Business Continuity Planning
Your crisis plan should address some components of a comprehensive business continuity plan. However, implementing a business continuity program is a good next step to help ensure that business processes can continue during an emergency or disaster.
There are four components of a solid business continuity program:
1. Conduct a Complete Business Impact Analysis
Complete a review of all the business processes within the organization, and the technology, services and vendors required to support them. Next, analyze the list to identify which are most critical for the business’s survival.
Depending on the size and complexity of your business, identifying all of these might be challenging, but administering a questionnaire that all business leaders are required to complete is one way to help you identify any gaps in the list.
Once all business processes have been identified, prioritizing them is the next step. In the event of a disaster, you’ll want to have already identified what processes are most critical to keep your business running. Of course you want to save everything, but if you can’t you must have the systems in place to save what you absolutely need.
2. Conduct A Risk Assessment
Create as comprehensive a list as possible of the specific types of risks that could impact each business site or location. For example, a business site on the Florida coast may be at risk of hurricanes, while a business site in Wisconsin needs to prepare for a crippling blizzard. Both may be at equal risk from a non-weather crisis, however. Each risk should be considered in terms of likelihood and possible impact on the business.
3. Business Continuity Plan
In creating the plan itself, the two previous items are considered in concert with each other to create a step-by-step strategy for the business to recover from whatever the crisis may be.
As part of your gap analysis, determine the gaps between recovery requirements and current capabilities. Then explore recovery options, and take the proper steps to implement them. Also consider what equipment or other supplies are needed that may be required by various processes.
From the first realization a crisis is occurring to resuming operations as normal afterward, a business continuity plan should identify the following for each of the events your business is most to prone:
- Relocation/alternate site plans
- Recovery teams and decision-makers, and directives for what they do when a crisis begins, designating a clear chain of command
- The critical processes that are most impacted, and disaster recovery procedures for IT and business continuity teams
- Applicable work-arounds for systems that can’t be recovered immediately
- Communication plans (see to Communications Planning for more)
- Long-term implications and plans should the disaster have an ongoing or longer-than-expected impact
- Post-crisis plans for returning processes to normal, reconstructing systems if needed, filing reports with insurance carriers and the appropriate regulatory agencies
4. Testing
The plan isn’t complete until it’s been tested. This means role-playing through the crisis and including both physical tests and technical — or IT — tests. In a technical test, you’ll want to consider: Can the information be relocated to a safe site? In a physical test, you’ll want to consider: Can a building be evacuated and a remote office set up in another site? Don’t neglect user acceptance testing after systems are moved; if your recovery system is implemented, the people who use the systems every day need to be able to resume their work with a minimum of adjustment.
Your crisis team, including executive management, should review and approve the initial plan, and revisit it annually after testing.
No matter what kind of crisis your business faces, it doesn’t come alone — whether it’s a natural disaster, pending litigation or security compromise — it often comes with a communications crisis attached at the hip.
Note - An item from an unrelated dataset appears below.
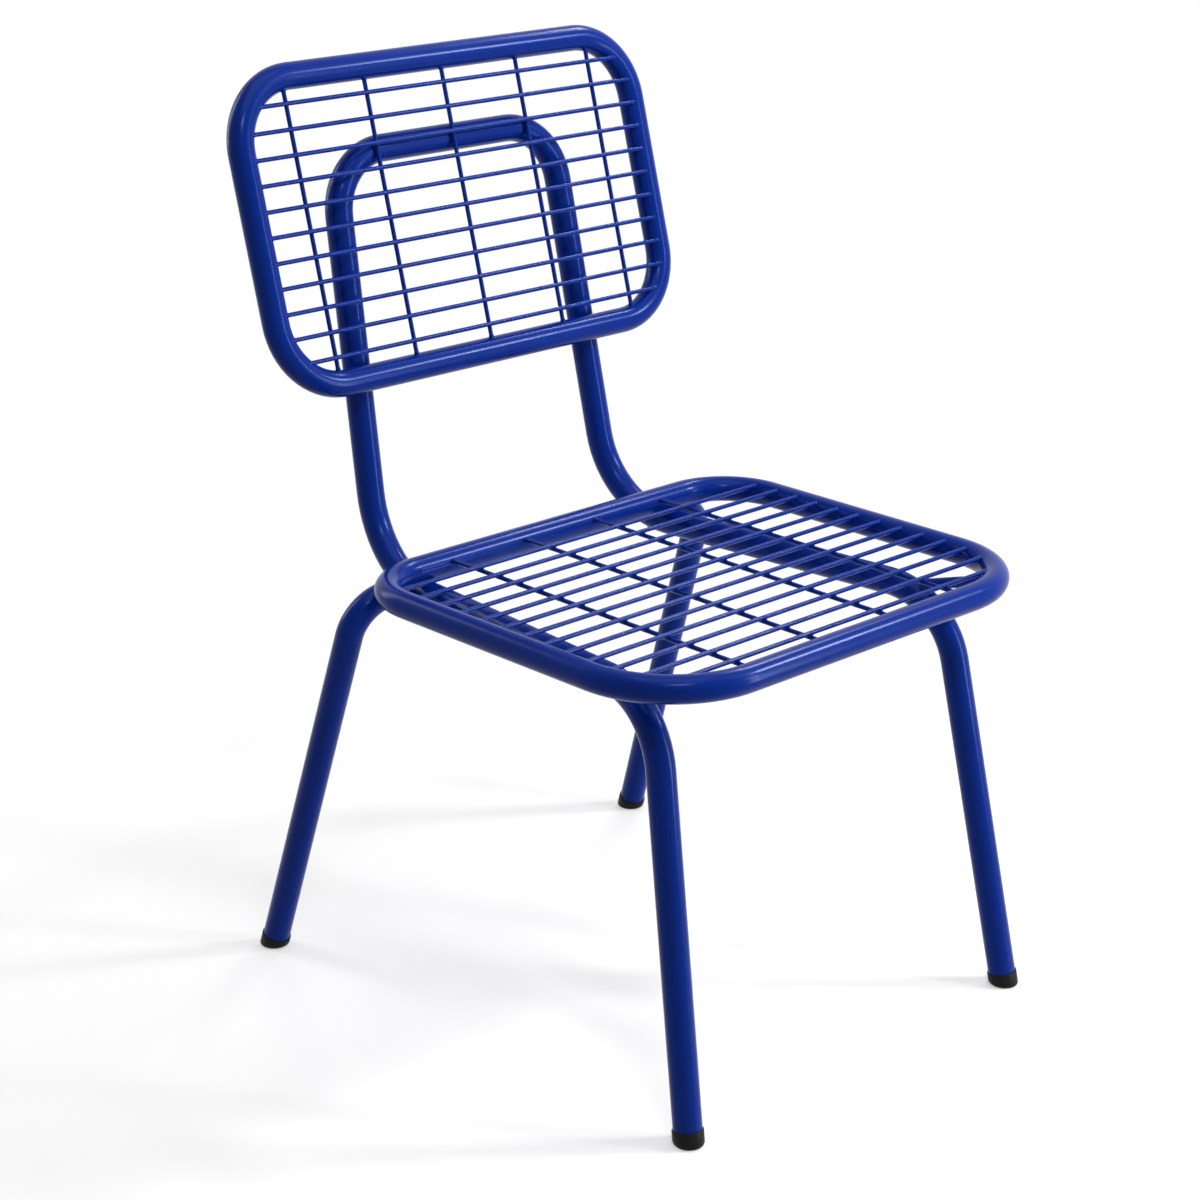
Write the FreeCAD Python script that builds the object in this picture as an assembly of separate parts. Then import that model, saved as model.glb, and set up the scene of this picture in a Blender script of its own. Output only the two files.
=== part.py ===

Poor handling of communications during a crisis can shake confidence, erode employee morale or impact your public reputation, compounding issues and worsening the crisis.
For each type of risk you identify, your crisis communications plan should:
1. Identify Relevant Audiences
Revisit and expand your audience list for each type of crisis. Consider whether each audience has different segments that need to be communicated to uniquely for each scenario. For example, do you need to communicate something additional to your customer-facing employees than other employees?
2. Identify Communication Channels
Identify which communication channels are available and effective for each audience segment in various crisis scenarios.
3. Document Procedures for Approval and Deployment
Intended communication may require approval from different individuals or groups within the organization. Make sure those processes are outlined in your final plan, and detail the proper steps and key players before issuing any communication.
4. Develop Communication Templates
Though you can’t predict the future, by creating communication templates and ensuring they are preapproved by the proper parties in advance, you’ll be much more nimble when every minute counts. Another advantage to creating communication templates is you can weigh messages when you’re in a clear frame of mind versus being in a reactionary mode during a crisis.
5. Identify & Train Spokespeople
Carefully select individuals who can represent your organization in the event of a crisis, then provide media training for those spokespeople. It’s essential that each of them understands the basics of how to effectively interface with the media in critical times.
You should also make sure that your crisis and recovery teams know who the identified spokespeople are, so that unauthorized individuals do not speak on behalf of your company.
Your crisis team and executive management should review and approve the final plan, and revisit it annually after testing.
After A Crisis
No doubt about it, handling a crisis is exhausting. But when it’s over your work isn’t done. It’s important to conduct a review session with every response team participant. Then revisit your plan, evaluate your actual response and adjust your plan accordingly. Don’t let the experience you just had in crisis management go unused.